Bagikan:

JAKARTA - Komisi Pemberantasan Korupsi (KPK) prihatin dengan maraknya joki skripsi. Mahasiswa yang pakai jasa ini untuk mengerjakan tugas akhirnya dianggap tak jujur.

"Dengan menggunakan joki, mahasiswa sudah melakukan kebohongan dan tidak jujur atas apa yang diperbuat," kata Deputi Bidang Pendidikan dan Peran Serta Masyarakat KPK Wawan Wardiana dalam keterangan tertulisnya, Jumat, 11 November.

Wawan menyebut joki skripsi ini mudah ditemukan di mana-mana. Bahkan, di mesin pencarian seperti Google banyak iklan yang menyediakan jasa ini berikut harganya.

"Sekarang yang terjadi nggak usah capek sekolah karena dapat gelar gampang (dengan jasa joki, red)," tegasnya.

Namun, mahasiswa harusnya sadar joki skripsi sebenarnya bibit dari praktik korupsi. Kata Wawan, tugas akhir seharusnya dikerjakan sendiri karena menjadi tolok ukur kemampuan.

Apalagi menurutnya, bibit korupsi di dunia pendidikan makin masif dan terstruktur. Contohnya, ada penerimaan mahasiswa baru yang menggunakan praktik suap di kampus negeri.

Tak hanya itu, Wawan juga menyinggung ada korupsi dana bantuan sosial sebesar Rp350,5 juta yang menjerat lima mahasiswa. "Hal ini menunjukkan bagaimana korupsi tidak hanya menyasar para petinggi di negeri ini saja melainkan sudah masuk ke lingkungan pendidikan yang seyogianya merupakan zona integritas," tegasnya.

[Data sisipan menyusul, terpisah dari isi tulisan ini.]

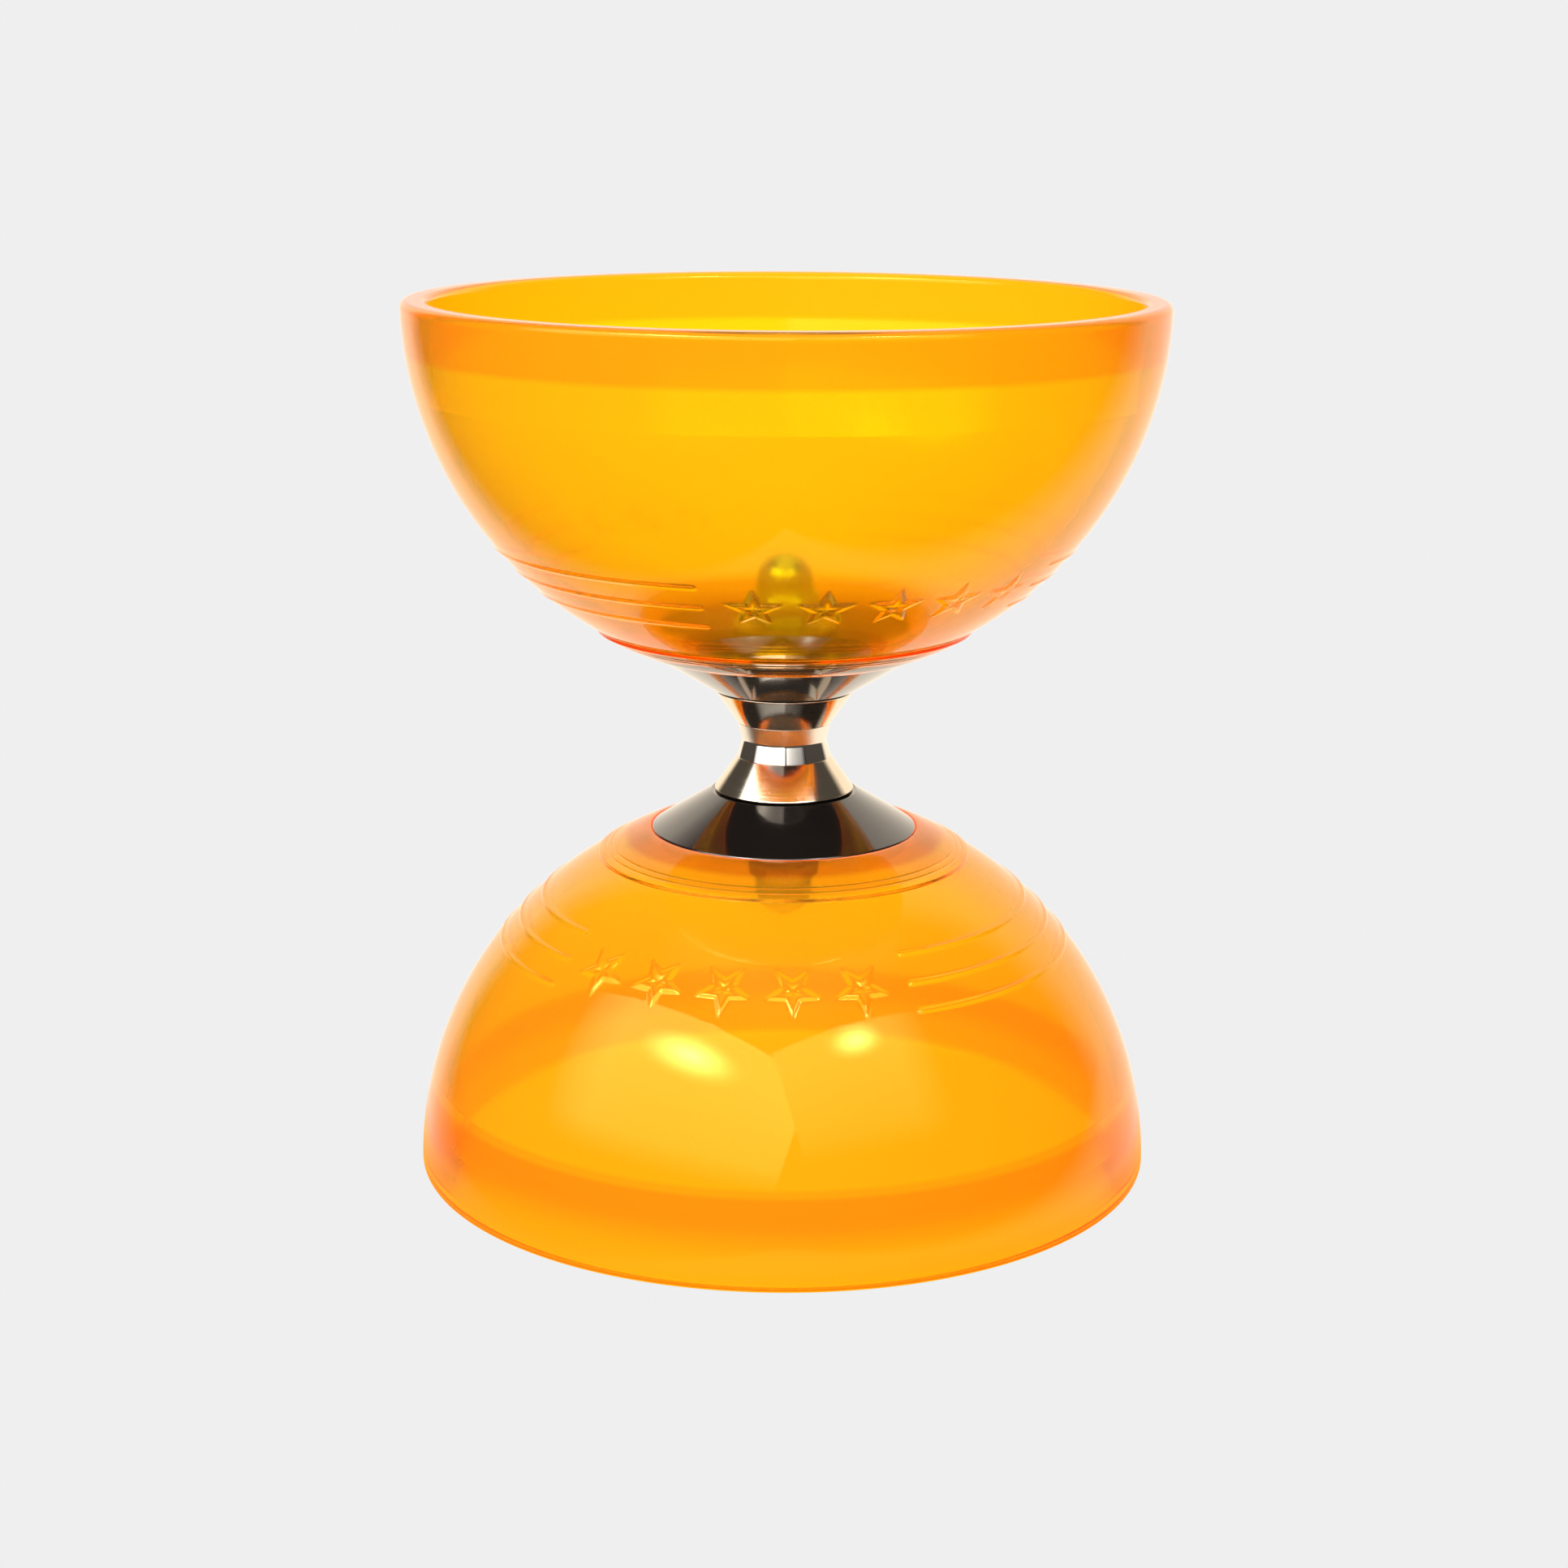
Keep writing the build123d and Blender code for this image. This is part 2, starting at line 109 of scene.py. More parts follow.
BEAD_HEIGHTS_Z = (26.6, 30.25, 33.9)
BEAD_HALF_WIDTH = 0.6
BEAD_RISE = 0.22
BEAD_END_LENGTH = 0.8
BEAD_GAP_ANGLE = 76.0
STAR_COUNT = 5
STAR_SPACING_ANGLE = 14.0
STAR_RADIUS = 5.0
STAR_WAIST = 0.42  # inner radius over outer radius
STAR_RISE = 0.2
STAR_SLOPE = 0.55  # width of a star's sloping edge
STAR_RIM = 1.0  # width of the raised outline round a star's sunk middle
STAR_SINK = 0.7  # how much of the rise the middle sinks back
DECOR_MARGIN = 1.0  # fine rows reach this far past the stars
DECOR_ANGLES = {UPPER: -68.0, LOWER: -102.0}  # where the middle star stands round the axle

HUB_NOSE_Z, _, HUB_EDGE_RADIUS = node_span("upper_hub_cone")
HUB_NOSE_RADIUS = 12.3
HUB_EDGE_Z = 15.15
HUB_NOSE_FILLET = 0.12
HUB_EDGE_FILLET = 0.35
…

Wawan meminta mahasiswa menerapkan sembilan nilai antikorupsi seperti jujur, disiplin, bertanggung jawab, adil, berani, peduli, pekerja keras, mandiri, dan sederhana. Sehingga, ke depan tak ada lagi mereka yang curang saat menempuh pendidikan dengan menyontek, titip absen, hingga melakukan mark-up uang buku.

Jangan sampai, mahasiswa malah justru nyaman melakukan praktik lancung. "Kalau hal ini dibiarkan dalam kehidupan sehari-hari tentu akan berkembang menjadi suap dan gratifikasi di masa depan. Dua kasus itu memiliki presentase 80 persen dari kasus tindak pidana korupsi yang ditangani oleh KPK," pungkasnya.